**Aim of the task**
Your answer should consist solely of the lines from the one with "pocket_welt(side, tag, fronts[side], places)" through the one with "import math", copied exactly, endpoints included.

**Recorded information**

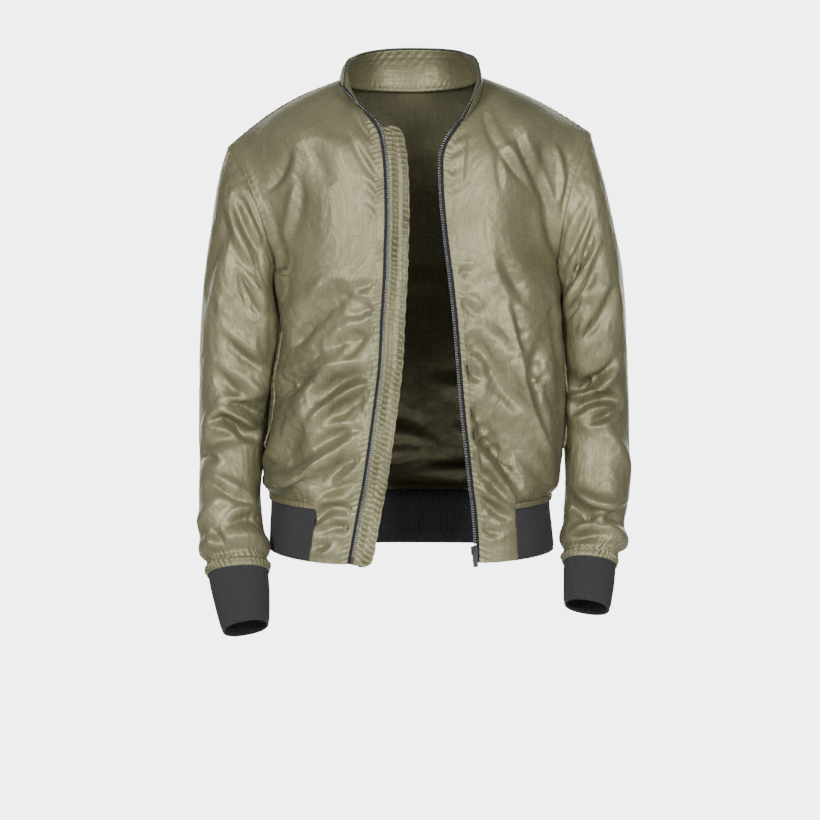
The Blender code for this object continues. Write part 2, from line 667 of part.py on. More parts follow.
def shell_sheets():
    places = row_places()
    front_across = np.linspace(0, 1, FRONT_CELLS + 1)
    back_across = np.linspace(0, 1, BACK_CELLS + 1)
    armhole_places = places[HEM_ROWS + SIDE_ROWS : HEM_ROWS + SIDE_ROWS + ARMHOLE_ROWS + 1]
    sheets, fronts = [], {}
    for side, tag in ((RIGHT, "right"), (LEFT, "left")):
        grid = front_grid(side, places, front_across)
        under_rib = np.zeros((len(places) - 1, FRONT_CELLS), bool)
        under_rib[:HEM_ROWS, TAB_CELLS:] = True
        fronts[side] = grid
        sheets.append(Sheet(f"front_{tag}", grid, "nylon", side > 0, skip=under_rib))
    back = back_grid(places, back_across)
    sheets.append(Sheet("back", back[HEM_ROWS:], "nylon"))
    for side, tag in ((RIGHT, "right"), (LEFT, "left")):
        steps = np.linspace(0, len(SLEEVES[side]), SLEEVE_CELLS + 1)
        sleeve = sleeve_grid(side, armhole_places, steps)
        sheets.append(Sheet(f"sleeve_{tag}", sleeve, "nylon", side > 0, True))
    return sheets, fronts, back, armhole_places


def rib_sheet(fronts, back):
    """The hem rib, from the end of one front tab round the back to the other."""
    right = fronts[RIGHT][: HEM_ROWS + 1, TAB_CELLS:]
    left = fronts[LEFT][: HEM_ROWS + 1, TAB_CELLS:][:, ::-1]
    grid = np.concatenate([right, back[: HEM_ROWS + 1, 1:-1], left], axis=1)
    return Sheet("hem_rib", grid, "rib_knit", wall=RIB_WALL)


def collar_sheets(fronts, back):
    """The collar and its facing, from the right front corner round the back to the left."""
    base = np.concatenate([fronts[RIGHT][-1], back[-1, 1:-1], fronts[LEFT][-1][::-1]])
    half = len(base) // 2
    shares = np.linspace(0, 1, half + 1)
    top = np.concatenate([collar_top(RIGHT, shares), collar_top(LEFT, shares[:-1])[::-1]])
    rise = np.linspace(0, 1, COLLAR_CELLS + 1)[:, None, None]
    grid = base[None] * (1 - rise) + top[None] * rise
    outward = grid_normals(grid)
    ends = np.minimum(np.arange(len(base)), np.arange(len(base))[::-1]) / 6.0
    bow = COLLAR_BOW * np.clip(ends - 0.3, 0, 1)[None, :, None]
    grid = grid + outward * bow * np.sin(math.pi * rise)
    outer = Sheet("collar", grid, "nylon", wall=COLLAR_WALL)
    rise = np.linspace(FACING_START, 1, COLLAR_CELLS + 1)[:, None, None]
    lining = base[None] * (1 - rise) + top[None] * rise
    deep = COLLAR_WALL * np.where(rise < 0.2, 1.5, 1.05) + STACK_GAP
    lining = lining + outward * bow * np.sin(math.pi * rise) - outward * deep
    facing = Sheet("collar_facing", lining, "nylon", wall=COLLAR_WALL)
    return outer, facing, grid, outward


def zip_frames(side, front, collar):
    """(point, across to the opening, outward, along) up the whole front edge."""
    collar_edge = collar[:, 0] if side == RIGHT else collar[:, -1]
    collar_next = collar[:, 1] if side == RIGHT else collar[:, -2]
    points = np.concatenate([front[:, 0], collar_edge[1:]])
    inner = np.concatenate([front[:, 1], collar_next[1:]])
    along = unit(np.gradient(points, axis=0))
    across = points - inner
    across = unit(across - along * (across * along).sum(1, keepdims=True))
    out = np.cross(along, across) * side
    return points, across, out, along


def zip_strip(name, frames, reach, height, finish):
    """A flat strip beside the front edge: reach is how far across, height how far out."""
    points, across, out, _ = frames
    corners = [(reach[0], height[0]), (reach[1], height[0]), (reach[1], height[1]), (reach[0], height[1])]
    outlines = [points + across * np.reshape(a, (-1, 1)) + out * h for a, h in corners]
    return strip_solid(name, np.stack(outlines, axis=1), finish)


def along_edge(frames, distances):
    """The frames read at distances up the front edge."""
    far = np.concatenate([[0], np.cumsum(np.linalg.norm(np.diff(frames[0], axis=0), axis=1))])
    return [np.stack([np.interp(distances, far, v[:, k]) for k in range(3)], axis=1) for v in frames], far


def frames_from(frames, start):
    """The frames from a distance up the front edge."""
    _, far = along_edge(frames, [0])
    return along_edge(frames, np.concatenate([[start], far[far > start + 0.003]]))[0]


def zip_guard(frames, places):
    """The wide stitched strip behind the right zip, with rounded corners."""
    top = int(np.searchsorted(places, GUARD_TOP_ROW)) + 1
    straight = int(np.searchsorted(places, GUARD_STRAIGHT_ROW))
    frames = [v[:top].copy() for v in frames]
    frames[1][straight:], frames[2][straight:] = frames[1][straight], frames[2][straight]
    _, far = along_edge(frames, [0])
    corner = np.array([.25, 1]) * GUARD_ROUND
    stations = np.unique(np.concatenate([far, corner, far[-1] - corner]))
    (points, across, out, _), _ = along_edge(frames, stations)
    inset = np.clip(GUARD_ROUND - np.minimum(stations, far[-1] - stations), 0, None)
    reach = GUARD_SHOWS - GUARD_ROUND + np.sqrt(GUARD_ROUND**2 - inset**2)
    turned = np.clip((stations - far[straight]) / (far[-1] - far[straight]), 0, 1)
    level = -(SHELL_WALL + TAPE_WALL / 2 + CHAIN_WALL / 2 + 3 * STACK_GAP + GUARD_TOP_BACK * turned)
    near = GUARD_TOP_REACH * turned - GUARD_UNDER
    pairs = [(near, level), (reach, level), (reach, level - GUARD_WALL), (near, level - GUARD_WALL)]
    outlines = [points + across * np.reshape(a, (-1, 1)) + out * np.reshape(h, (-1, 1)) for a, h in pairs]
    return strip_solid("zip_guard", np.stack(outlines, axis=1), "nylon")


def along_zip(frames, distance):
    """(middle, across, out, along) on the teeth's line, a distance up from the bottom."""
    (point, across, out, along), _ = along_edge(frames, [distance])
    level = -(SHELL_WALL + STACK_GAP) - TAPE_WALL / 2
    along = unit(along[0])
    across = unit(across[0] - along * (across[0] @ along))
    out = unit(out[0] - along * (out[0] @ along) - across * (out[0] @ across))
    return point[0] + across * CHAIN_MIDDLE + out * level, across, out, along


def plate_solid(name, frame, outline, half_thick, finish):
    """A flat plate from an outline of (across, along) pairs. It can have one slot, whose outline
    is the second half of the pairs."""
    middle, across, out, along = frame
    count = len(outline) // 2
    sides = []
    for h in (half_thick, -half_thick):
        sides += [middle + across * a + along * t + out * h for a, t in outline]
    front, back = 0, len(outline)
    faces = []
    for i in range(count):
        j = (i + 1) % count
        faces += [
            [front + i, front + j, front + count + j, front + count + i],
            [back + j, back + i, back + count + i, back + count + j],
            [front + j, front + i, back + i, back + j],
            [front + count + i, front + count + j, back + count + j, back + count + i],
        ]
    return add_object(name, sides, faces, finish)


def zip_hardware(side, frames):
    """The pin on the right row; the box, the slider and its hanging pull on the left row."""
    if side == RIGHT:
        box_solid("zip_pin", along_zip(frames, ZIP_PIN[2] / 2), ZIP_PIN, "zip_metal", 0.0004)
        return
    box_solid("zip_box", along_zip(frames, ZIP_BOX[2] / 2), ZIP_BOX, "zip_metal", 0.0004)
    middle, across, out, along = along_zip(frames, SLIDER_AT)
    body = box_solid("zip_slider", (middle, across, out, along), SLIDER, "zip_metal", 0.0010)
    hinge = middle + out * (SLIDER[1] / 2 + HINGE_OUT) + along * HINGE_UP
    inside, outside, root = BRIDGE_SPAN / 2, BRIDGE_SPAN / 2 + BRIDGE_BAR, -HINGE_OUT - 0.001
    over, cap = HINGE_OUT, HINGE_OUT + BRIDGE_BAR
    arch = (
        (-outside, root), (-outside, cap), (outside, cap), (outside, root),
        (inside, root), (inside, over), (-inside, over), (-inside, root),
    )
    widths = (-BRIDGE_WIDE / 2, BRIDGE_WIDE / 2)
    points = [hinge + across * w + along * t + out * o for w in widths for t, o in arch]
    quads = [(0, 1, 6, 7), (1, 2, 5, 6), (2, 3, 4, 5)]
    faces = [list(q) for q in quads] + [[p + 8 for p in reversed(q)] for q in quads]
    faces += [[(i + 1) % 8, i, i + 8, (i + 1) % 8 + 8] for i in range(8)]
    bridge = add_object("bridge", points, faces, "zip_metal")
    join = body.modifiers.new("bridge", "BOOLEAN")
    join.operation, join.solver, join.object = "UNION", "EXACT", bridge
    bpy.context.view_layer.update()
    joined = bpy.data.meshes.new_from_object(body.evaluated_get(bpy.context.evaluated_depsgraph_get()))
    body.modifiers.clear()
    body.data = joined
    bpy.data.objects.remove(bridge)
    wide, slot = PULL[0] / 2, PULL_SLOT / 2
    top, slot_end, end = PULL_ABOVE_PIN, -PULL_ABOVE_PIN - PULL_SLOT_LONG, PULL_ABOVE_PIN - PULL[2]
    outline = (
        (-wide, top), (wide, top), (wide, end), (-wide, end),
        (-slot, -PULL_ABOVE_PIN), (slot, -PULL_ABOVE_PIN), (slot, slot_end), (-slot, slot_end),
    )
    plate_solid("zip_pull", (hinge, across, out, along), outline, PULL[1] / 2, "zip_metal")


def panel_patch(grid, row_places, rows, across):
    """Points between the panel's own, so that what lies on it follows its flat facets."""
    i = np.interp(rows, row_places, np.arange(len(row_places)))
    j = np.asarray(across) * (grid.shape[1] - 1)
    a, b = np.floor(i).astype(int), np.floor(j).astype(int)
    u, v = (i - a)[:, None, None], (j - b)[None, :, None]
    top = grid[a + 1][:, b] * (1 - v) + grid[a + 1][:, b + 1] * v
    low = grid[a][:, b] * (1 - v) + grid[a][:, b + 1] * v
    return low * (1 - u) + top * u


def pocket_welt(side, tag, front, places):
    """A narrow strip on the front panel along the pocket's mouth."""
    w = dict(zip(WELT_NAMES.split(), WELTS[side]))
    shares = np.linspace(0, 1, 12)
    outlines = []
    for share in shares:
        across = w["bottom_across"] + (w["top_across"] - w["bottom_across"]) * share
        row = w["bottom_row"] + (w["top_row"] - w["bottom_row"]) * share
        half = WELT_WIDTH / 2 / FRONT_WIDTH
        near = np.array([across - half - .01, across - half, across, across + half, across + half + .01])
        patch = panel_patch(front, places, [row - .05, row, row + .05], near)
        normals = grid_normals(patch, side > 0)[1, 1:4]
        line = patch[1, 1:4]
        low, high = STACK_GAP + WELT_LIFT, STACK_GAP + WELT_LIFT + WELT_WALL
        outlines.append(np.concatenate([line + normals * low, (line + normals * high)[::-1]]))
    return strip_solid(f"pocket_welt_{tag}", outlines, "nylon")


def collar_piping(grid, outward):
    """The dark cord along the collar's top edge."""
    top = grid[-1] - outward[-1] * (COLLAR_WALL + STACK_GAP / 2)
    up = unit(grid[-1] - grid[-2])
    centre = top + up * (PIPING_RADIUS + 3 * STACK_GAP)
    along = unit(np.gradient(centre, axis=0))
    side_way = unit(np.cross(along, up))
    angles = np.linspace(0, 2 * math.pi, 6, endpoint=False)
    outlines = [
        [c + (s * math.cos(t) + u * math.sin(t)) * PIPING_RADIUS for t in angles]
        for c, s, u in zip(centre, side_way, up)
    ]
    return strip_solid("collar_piping", outlines, "piping")


def jacket():
    for name in COLOURS:
        material(name)
    sheets, fronts, back, armhole_places = shell_sheets()
    rib = rib_sheet(fronts, back)
    collar, facing, collar_grid, outward = collar_sheets(fronts, back)
    turns = np.concatenate(armhole_turns(armhole_places))
    cuff_steps = np.linspace(0, len(CUFFS[RIGHT]) - 1, CUFF_CELLS + 1)
    cuffs = [
        Sheet(f"cuff_{tag}", cuff_grid(side, turns, cuff_steps), "rib_knit", side > 0, True, wall=RIB_WALL)
        for side, tag in ((RIGHT, "right"), (LEFT, "left"))
    ]
    share_seam_normals(sheets + [rib, collar])
    for sheet in sheets + [rib, collar, facing] + cuffs:
        sheet.pull_back(COLLAR_SEAM_GAP if sheet is collar else SEAM_GAP / 2)
        sheet.solid()
    collar_piping(collar_grid, outward)
    places = row_places()
    tape_level = -(SHELL_WALL + STACK_GAP)
    chain_level = tape_level - TAPE_WALL / 2
    for side, tag in ((RIGHT, "right"), (LEFT, "left")):
        frames = zip_frames(side, fronts[side], collar_grid)
        _, far = along_edge(frames, [0])
        stops = TAPE_STARTS[side]
        stations = np.concatenate([stops, far[far > stops[-1] + 0.003]])
        narrow = far[int(np.searchsorted(places, TAPE_NARROWS_ROW))] - 1e-6
        under = np.where(stations < narrow, -TAPE_UNDER, TAPE_CLEAR)
        shows = np.where(stations < stops[-1] - 1e-6, TAPE_TUCKED, TAPE_SHOWS)
        tape_at = along_edge(frames, stations)[0]
        levels = (tape_level - TAPE_WALL, tape_level)
        zip_strip(f"zip_tape_{tag}", tape_at, (under, shows), levels, "zip_tape")
        reach = (TAPE_SHOWS + STACK_GAP, TAPE_SHOWS + STACK_GAP + CHAIN_WIDTH)
        height = (chain_level - CHAIN_WALL / 2, chain_level + CHAIN_WALL / 2)
        zip_strip(f"zip_chain_{tag}", frames_from(frames, CHAIN_FROM[side]), reach, height, "zip_metal")
        if side == RIGHT:
            zip_guard(frames, places)
        pocket_welt(side, tag, fronts[side], places)
        zip_hardware(side, frames)


def clear_scene():
    for thing in list(bpy.data.objects):
        bpy.data.objects.remove(thing)


clear_scene()
jacket()
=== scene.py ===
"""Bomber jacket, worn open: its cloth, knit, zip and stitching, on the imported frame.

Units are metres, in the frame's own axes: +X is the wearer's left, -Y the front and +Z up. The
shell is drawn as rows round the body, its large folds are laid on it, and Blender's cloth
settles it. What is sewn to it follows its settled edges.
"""

import math

import bpy
import numpy as np
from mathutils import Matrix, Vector


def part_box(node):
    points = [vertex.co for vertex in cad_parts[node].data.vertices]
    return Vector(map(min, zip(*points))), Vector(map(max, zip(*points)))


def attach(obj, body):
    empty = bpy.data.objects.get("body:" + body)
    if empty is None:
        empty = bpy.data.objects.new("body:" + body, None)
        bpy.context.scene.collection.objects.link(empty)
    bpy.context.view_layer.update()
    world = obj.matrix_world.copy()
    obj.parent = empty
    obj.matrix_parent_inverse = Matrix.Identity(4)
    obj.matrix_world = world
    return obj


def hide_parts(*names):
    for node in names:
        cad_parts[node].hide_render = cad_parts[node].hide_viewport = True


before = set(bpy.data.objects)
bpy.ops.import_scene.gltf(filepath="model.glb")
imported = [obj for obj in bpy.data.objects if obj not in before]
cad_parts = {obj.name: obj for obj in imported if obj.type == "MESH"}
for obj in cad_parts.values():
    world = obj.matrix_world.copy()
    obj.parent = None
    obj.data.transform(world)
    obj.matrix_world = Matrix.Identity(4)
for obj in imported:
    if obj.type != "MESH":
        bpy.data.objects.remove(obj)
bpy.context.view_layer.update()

# Cloth and seams
SHELL_WALL = 0.0020
STACK_GAP = 0.0003  # between the layers at the zip

FRONT_CELLS, TAB_CELLS = 11, 3

RIGHT, LEFT = -1, 1
SIDES = ((RIGHT, "right"), (LEFT, "left"))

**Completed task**
        pocket_welt(side, tag, fronts[side], places)
        zip_hardware(side, frames)


def clear_scene():
    for thing in list(bpy.data.objects):
        bpy.data.objects.remove(thing)


clear_scene()
jacket()
=== scene.py ===
"""Bomber jacket, worn open: its cloth, knit, zip and stitching, on the imported frame.

Units are metres, in the frame's own axes: +X is the wearer's left, -Y the front and +Z up. The
shell is drawn as rows round the body, its large folds are laid on it, and Blender's cloth
settles it. What is sewn to it follows its settled edges.
"""

import math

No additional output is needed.